4. Cherish your dead matter: A dead wood or stick pile provides a home for about 20% of Britain’s woodland insects and is food for wood-boring insects. Build these piles somewhere damp and dark to attract insects, toads and newts or find a sunny dry spot and solitary bees may take up residence. Even better – have both! Leaf piles and compost heaps also provide valuable cover, and there is a whole host of life that will munch away at it, helping to fuel the garden food chains.

5. Open up wildlife highways: Cut out little doorways at the base of fences so that hedgehogs, frogs and toads can get from one garden to the next. A 13cm x 13cm hole is perfect! Make sure to ask your neighbours’ permission and get your whole street involved to create an even better mini highway.

6. Don't hurt the wider world with your gardening: Choose peat-free compost or make your own, limit your carbon footprint and water use, and keep plastic use to a minimum so that your garden benefits the planet as a whole.

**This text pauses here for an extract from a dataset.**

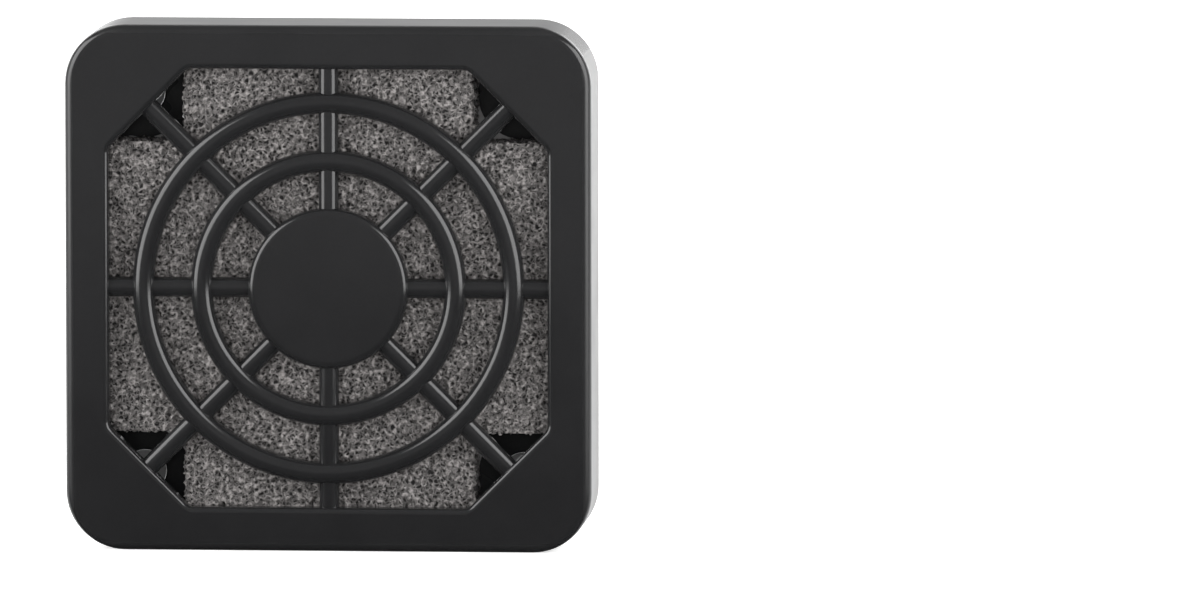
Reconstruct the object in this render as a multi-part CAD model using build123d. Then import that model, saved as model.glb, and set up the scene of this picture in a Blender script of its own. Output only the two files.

7. Grow your plants in containers to maximise space: For those with a small outdoor space or no garden at all, growing plants in containers and hanging baskets is a great solution for a balcony, porch or windowsill 8. Build a bug hotel: Create a multi-storey wildlife hotel that’s full of all sorts of natural materials, providing safe hidey-holes for creatures galore – anything from toads, to solitary bees to bumblebees, and ladybirds to woodlice 9. Join a community group in your area: If you live in an urban area, volunteer in a local community project to improve and enhance wildlife in your public spaces. National Lottery funded projects such as Keeping It Wild run a number of activities across the capital to empower and inspire young people to conserve and enjoy the city’s wild spaces 10. Plant a tree: Native trees provide food and shelter for local wildlife and a fantastic habitat to support various species. Birds such as greenfinches will love silver birches and feed on the abundant seeds and insects it hosts, and bees will feast on the nectar and pollen provided by alders.